Pattern 2: Proactive Caching with Robust Keys

For data that is expensive to generate but frequently read, caching is essential.

The UX Caveat: This pattern is simple, but if a user requests a summary and it’s not in the cache (a “cache miss”), they will wait the full 5-10 seconds for the synchronous API call. This is only acceptable for scenarios where an occasional long wait is okay, or when you can nearly guarantee the cache is always warm.

app/services/summary_service.rb

class SummaryService
  PROMPT_VERSION = "v1.3"

  def self.get_for(document)
    cache_key = [document.cache_key_with_version, "summary", PROMPT_VERSION]

    Rails.cache.fetch(cache_key, expires_in: 7.days) do
      # This block only runs on a cache miss
      OpenAiService.generate_summary(document.text)
    end
  end
end

The Hybrid Approach: Proactive Cache Warming

This combines both patterns: enqueue a background job to warm the cache when a document changes.

app/jobs/warm_summary_cache_job.rb

class WarmSummaryCacheJob < ApplicationJob
  # No user is waiting, so this can be a lower priority
  queue_as :low_priority

  def perform(document_id)
    document = Document.find(document_id)
    SummaryService.get_for(document)
  end
end

The Cold Start Problem: Be aware that if a user requests a summary after the warming job is enqueued but before it completes, they will still experience a cache miss and have to wait.


Production-Hardening Your System

  • Queue Prioritization: User-initiated jobs (Pattern 1) that a user is actively waiting for should run in a high-priority queue (:default or :high). Background warming jobs (Pattern 3) where no one is waiting should run in a :low_priority queue so they don’t block password resets or other critical tasks.

  • Cost Analysis: Caching prevents redundant API calls. Without it, 1,000 users viewing the same popular document means 1,000 API calls (e.g., $10). With caching, it’s 1 API call + 999 cache hits (total cost: $0.01). Pattern 3 has a different model: you pay to generate a summary for every new document, but you save money by preventing multiple generations for popular ones.

  • Monitoring & Observability: Don’t fly blind. How do you track cache performance?

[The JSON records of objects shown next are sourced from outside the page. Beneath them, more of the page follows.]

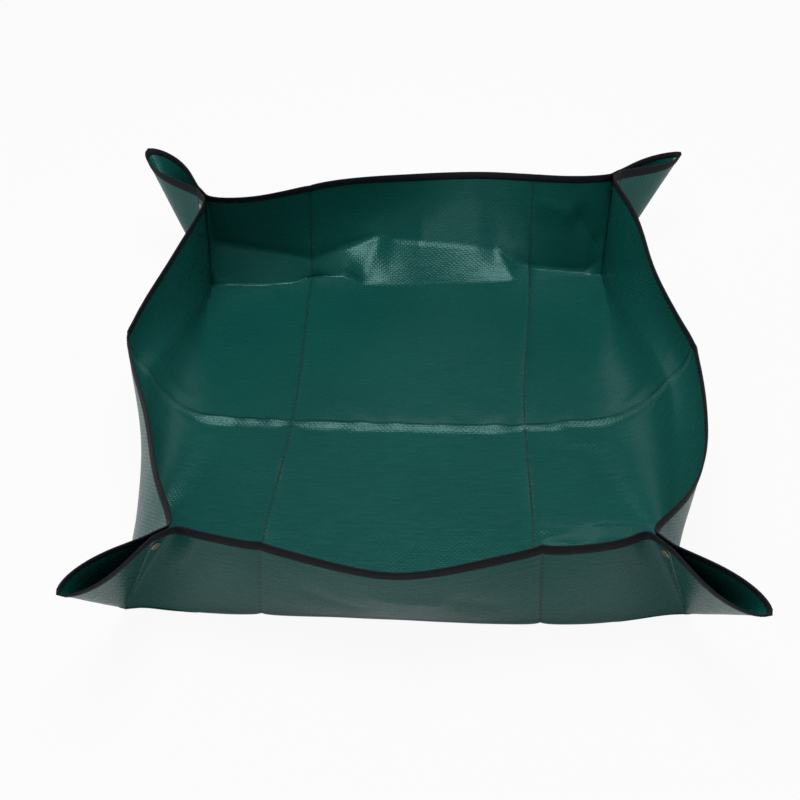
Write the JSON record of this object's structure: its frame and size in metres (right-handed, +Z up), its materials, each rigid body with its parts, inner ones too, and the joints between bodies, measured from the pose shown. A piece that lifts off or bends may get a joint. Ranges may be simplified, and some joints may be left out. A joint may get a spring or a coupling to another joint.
{
  "type": "repotting mat",
  "caption": "Square waterproof sheet folded into a shallow tray, with pinched corner ears that swing and are held by snap fasteners.",
  "frame": {"origin": "middle of the floor's flat underside, on the surface that the mat lies on", "axes": "+Z up out of the open tray, -Y towards the front wall, +X to the right seen from the front"},
  "size_m": [0.8026, 0.9122, 0.1868],
  "materials": {
    "laminate": "semi-gloss woven polyethylene laminate",
    "edge_tape": "matt woven tape",
    "nickel": "satin nickel plate",
    "spring_steel": "bright"
  },
  "bodies": {
    "root": {"mat_sheet": "laminate", "tape_front": "edge_tape", "tape_right": "edge_tape", "tape_back": "edge_tape", "tape_left": "edge_tape", "cap_front_left": "nickel", "socket_front_left": "nickel", "spring_front_left": "spring_steel", "stud_front_left": "nickel", "eyelet_front_left": "nickel", "cap_front_right": "nickel", "socket_front_right": "nickel", "spring_front_right": "spring_steel", "stud_front_right": "nickel", "eyelet_front_right": "nickel", "cap_back_right": "nickel", "socket_back_right": "nickel", "spring_back_right": "spring_steel", "stud_back_right": "nickel", "eyelet_back_right": "nickel", "cap_back_left": "nickel", "socket_back_left": "nickel", "spring_back_left": "spring_steel", "stud_back_left": "nickel", "eyelet_back_left": "nickel"},
    "ear_front_left": {"ear_front_left": "laminate", "ear_tape_front_left": "edge_tape"},
    "ear_front_right": {"ear_front_right": "laminate", "ear_tape_front_right": "edge_tape"},
    "ear_back_right": {"ear_back_right": "laminate", "ear_tape_back_right": "edge_tape"},
    "ear_back_left": {"ear_back_left": "laminate", "ear_tape_back_left": "edge_tape"}
  },
  "joints": [
    {"name": "ear_front_left_swing", "type": "hinge", "parent": "root", "child": "ear_front_left", "pos_m": [-0.32627, -0.32422, 0], "axis": [0.3657, -0.0503, 0.9294], "range_deg": [-25, 25]},
    {"name": "ear_front_right_swing", "type": "hinge", "parent": "root", "child": "ear_front_right", "pos_m": [0.33311, -0.31806, 0], "axis": [-0.2251, -0.1434, 0.9637], "range_deg": [-25, 25]},
    {"name": "ear_back_right_swing", "type": "hinge", "parent": "root", "child": "ear_back_right", "pos_m": [0.27326, 0.31122, 0], "axis": [0.1258, 0.3463, 0.9297], "range_deg": [-25, 25]},
    {"name": "ear_back_left_swing", "type": "hinge", "parent": "root", "child": "ear_back_left", "pos_m": [-0.31259, 0.28386, 0], "axis": [-0.0178, 0.1685, 0.9855], "range_deg": [-25, 25]}
  ]
}
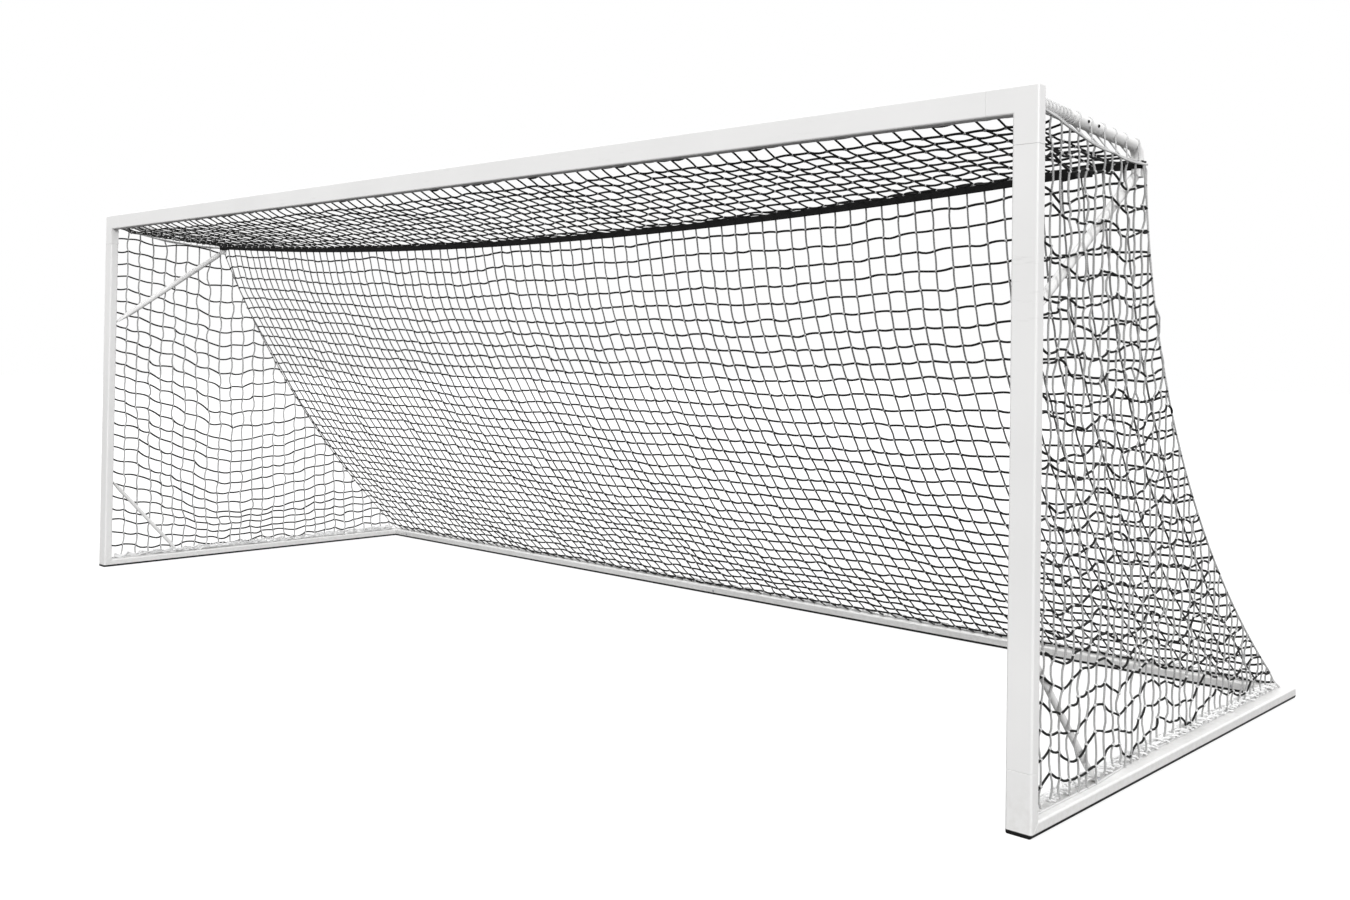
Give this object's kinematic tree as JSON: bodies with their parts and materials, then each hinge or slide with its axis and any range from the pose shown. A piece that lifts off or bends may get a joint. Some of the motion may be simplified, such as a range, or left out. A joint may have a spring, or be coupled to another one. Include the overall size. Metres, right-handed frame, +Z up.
{
  "type": "soccer goal frame",
  "caption": "Full-size portable soccer goal: wide-section aluminium front and ground frame, round net supports, rear strap and fitted square-mesh net.",
  "frame": {"origin": "on the ground in the middle of the goal's footprint", "axes": "+X across the mouth to the right seen from the pitch, +Y from the mouth back to the rear bar, +Z up"},
  "size_m": [7.5232, 2.54, 2.5416],
  "materials": {
    "white_coat": "satin powder coat",
    "mill_aluminium": "mill, hidden inside the joints",
    "zinc_steel": "zinc plated",
    "black_webbing": "woven polyester webbing",
    "black_plastic": "moulded",
    "white_twine": "knotted square-mesh twine"
  },
  "bodies": {
    "goal": {"crossbar": "white_coat", "top_corner_right": "white_coat", "upright_right": "white_coat", "foot_right": "white_coat", "foot_spline_right": "mill_aluminium", "foot_spline_right_bolt": "zinc_steel", "corner_spline_right": "mill_aluminium", "corner_spline_right_bolt": "zinc_steel", "crossbar_spline_right": "mill_aluminium", "crossbar_bolt_right": "zinc_steel", "top_corner_left": "white_coat", "upright_left": "white_coat", "foot_left": "white_coat", "foot_spline_left": "mill_aluminium", "foot_spline_left_bolt": "zinc_steel", "corner_spline_left": "mill_aluminium", "corner_spline_left_bolt": "zinc_steel", "crossbar_spline_left": "mill_aluminium", "crossbar_bolt_left": "zinc_steel", "base_side_right": "white_coat", "rear_stub_right": "white_coat", "rear_bar_right": "white_coat", "rear_spline_right": "mill_aluminium", "rear_bolt_right": "zinc_steel", "base_side_left": "white_coat", "rear_stub_left": "white_coat", "rear_bar_left": "white_coat", "rear_spline_left": "mill_aluminium", "rear_bolt_left": "zinc_steel", "rear_spline_middle": "mill_aluminium", "rear_bolt_middle": "zinc_steel", "top_socket_right": "white_coat", "top_tube_right": "white_coat", "tube_bolt_right_1": "zinc_steel", "tube_bolt_right_2": "zinc_steel", "diagonal_brace_right": "white_coat", "brace_bolt_right": "zinc_steel", "lower_brace_right": "white_coat", "lower_brace_bolt_right_1": "zinc_steel", "lower_brace_bolt_right_2": "zinc_steel", "top_socket_left": "white_coat", "top_tube_left": "white_coat", "tube_bolt_left_1": "zinc_steel", "tube_bolt_left_2": "zinc_steel", "diagonal_brace_left": "white_coat", "brace_bolt_left": "zinc_steel", "lower_brace_left": "white_coat", "lower_brace_bolt_left_1": "zinc_steel", "lower_brace_bolt_left_2": "zinc_steel", "strap_loop_right": "black_webbing", "strap_loop_left": "black_webbing", "rear_strap": "black_webbing", "buckle_body": "black_plastic", "buckle_pin": "zinc_steel", "net_side_right": "white_twine", "net_side_left": "white_twine", "net_roof": "white_twine", "net_back": "white_twine"},
    "lever": {"buckle_lever": "black_plastic"}
  },
  "joints": [
    {"name": "buckle_lever_turn", "type": "hinge", "parent": "goal", "child": "lever", "pos_m": [3.508, -0.4123, 2.3563], "axis": [0, 0, 1], "range_deg": [0, 70], "stiffness_Nm_per_rad": 0.02}
  ]
}
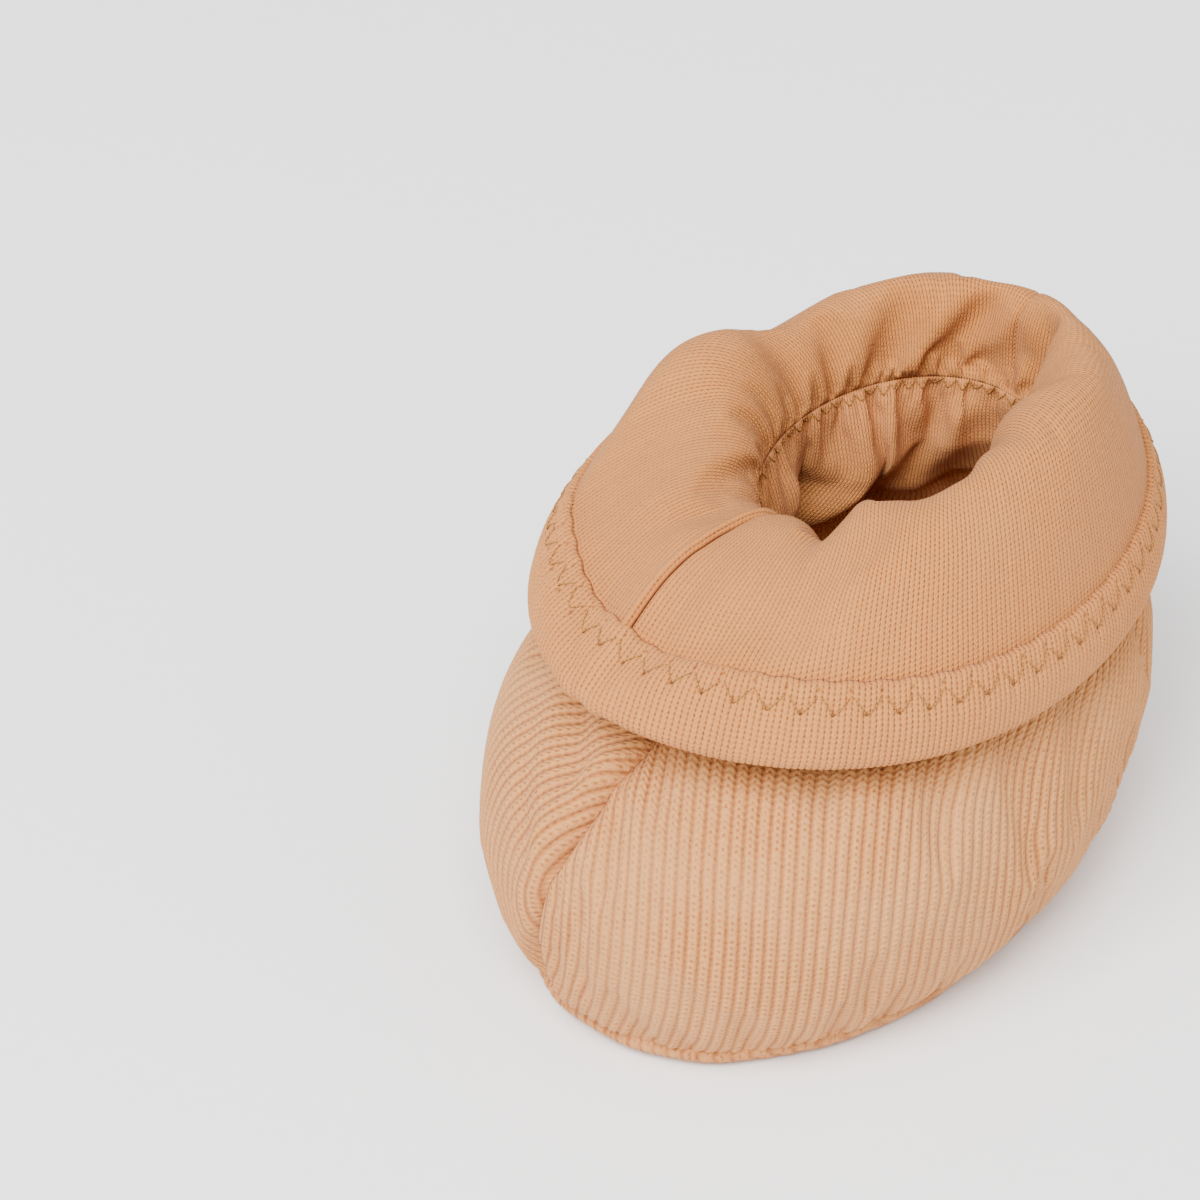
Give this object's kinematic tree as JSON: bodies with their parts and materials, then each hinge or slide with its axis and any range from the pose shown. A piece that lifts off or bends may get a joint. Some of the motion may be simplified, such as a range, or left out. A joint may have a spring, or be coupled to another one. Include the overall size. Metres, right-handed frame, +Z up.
{
  "type": "baby bootie",
  "caption": "Soft padded knit baby bootie with a rounded foot, a gathered elastic ankle and a turned-down padded cuff with a zigzag-stitched hem.",
  "frame": {"origin": "on the floor under the middle of the bootie's bounding box", "axes": "+Z up, toe towards -Y and heel towards +Y, +X to the wearer's left; the length lies along Y"},
  "size_m": [0.08, 0.1106, 0.0799],
  "materials": {
    "outer_rib_knit": "brushed wide-rib cotton knit, matt with a soft fuzz",
    "fine_rib_knit": "fine-rib cotton interlock, matt",
    "binding_knit": "fine-rib cotton strip folded over the hem, matt",
    "wadding": "white polyester wadding, fluffy",
    "elastic_braid": "off-white braided elastic",
    "sewing_thread": "spun polyester thread, tan with a green cast"
  },
  "bodies": {
    "root": {"outer_panel_left": "outer_rib_knit", "outer_panel_right": "outer_rib_knit", "outsole": "outer_rib_knit", "lining_panel_left": "fine_rib_knit", "lining_panel_right": "fine_rib_knit", "insole_lining": "fine_rib_knit", "cuff_facing_left": "fine_rib_knit", "cuff_facing_right": "fine_rib_knit", "cuff_underside_left": "fine_rib_knit", "cuff_underside_right": "fine_rib_knit", "cuff_binding": "binding_knit", "wadding_left": "wadding", "wadding_right": "wadding", "wadding_sole": "wadding", "cuff_wadding_left": "wadding", "cuff_wadding_right": "wadding", "ankle_elastic": "elastic_braid", "binding_zigzag_thread": "sewing_thread", "ankle_zigzag_thread": "sewing_thread", "front_seam_thread": "sewing_thread", "back_seam_thread": "sewing_thread", "lining_seam_thread": "sewing_thread", "sole_seam_thread": "sewing_thread"}
  },
  "joints": []
}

    1. Instrument Your Code: Use ActiveSupport::Notifications or a simple wrapper to send data to StatsD or another metrics service.
      # config/initializers/cache_monitoring.rb
      module CacheMonitoring
        def fetch(key, **options, &block)
          hit = exist?(key)
          ::StatsD.increment("cache.#{key.first}.#{hit ? 'hit' : 'miss'}")
          super
        end
      end
      Rails.cache.singleton_class.prepend(CacheMonitoring)
      
    2. Use APM Tools: Services like Scout APM, Skylight, or New Relic often provide cache performance monitoring out of the box.
    3. Check Redis Directly: The redis-cli INFO command provides basic hit/miss stats.
  • Progressive Enhancement: What if Action Cable disconnects? Your feature should degrade gracefully. Provide a “Check for updates” button that triggers a poll to the server, or fall back to a simple page reload.

Conclusion

Moving from a synchronous request to a system that feels instantaneous requires architectural discipline. By choosing the right pattern for your use case—balancing user experience, complexity, and cost—you can build AI features in Rails that are fast, reliable, and production-ready.